As someone that likes the language games of philosophy the above argument’s formulation makes a lot of sense to me.
Now I’ll tell about my own encounter with the reality of a belief in the universe that is fruitful to some people but not others. My variation was developed in 1983 when I was pondering the “American dream” – “the hard work myth”. I was a Branch Manager for Xerox who had survived the third rif (reduction in force layoffs) in four years. I was caught by the strangeness of it all being the only black manager left in my office, where there use to be five of us. I witness several break downs of both staff and manager – these where tense times. In this state I began to question lots of what I had kept clear of in the past. As I look, all the questions led me back to just one: “What had Black people done to be treated so miserly throughout the world”, but especially Black Americans like myself.
At the time I had never thought of myself as religious nor spiritual but it wasn’t like I didn’t believe either. I studied the question from many angles – economics and philosophical. I became consumed with the question.
There had to be a reason and I was bound and determine to find the answer.
You might call my timing a mid-life crisis away of acting out, but this question forced me to quit Xerox, get my BA in economics from De Paul, graduate from Yale’s Divinity and Management schools and end up at Cornell’ University’s City and Regional planning department.

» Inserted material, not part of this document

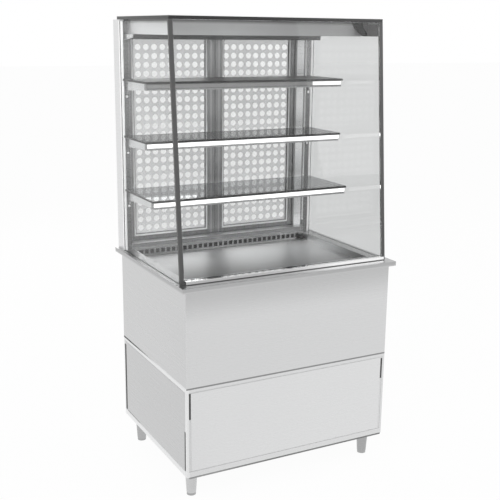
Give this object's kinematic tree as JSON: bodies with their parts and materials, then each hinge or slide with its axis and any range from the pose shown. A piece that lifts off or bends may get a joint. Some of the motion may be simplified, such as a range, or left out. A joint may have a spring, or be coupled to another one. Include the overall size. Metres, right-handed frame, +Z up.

The flow like question for me was primarily answered at Yale. Going to Divinity school was intoxicating – terrifying. I was lucky enough to take 4 classes with Cornel West. The discussions in those small 8 or 9 person settings were like having Aristotle or Foucault in the room week after week. All the fundamental questions were discussed, researched, explained, written about and presented. We had the full plate of ideas to fill our fancy. One of the real joys of the classes I took from Cornell was how dedicated and informal he was with his students – each week we would have a dinner discussion at a local soul-food restaurant . The most exotic of these was when we discussed god as demon.
It was not these setting where I finally came to grips with my question. It was in the three individual research classes I had with Cornel that took me through the process to my answer. Cornel is an amazing teacher!
In those session I began to see the world in terms of “mystery – where I could finally let God be God. I see the world as ambivalent to our needs, but there are at least two other forces at work.
- The first is the world’s ambivalence does not have be malevolent.
- The second is that how I encounter that ambivalence is to large measure all made up in my head in a conspiracy with and against other people that are making stuff up as well.
The development of Flow is to provide skills and tactics in managing living happily – given the world’s ambivalence.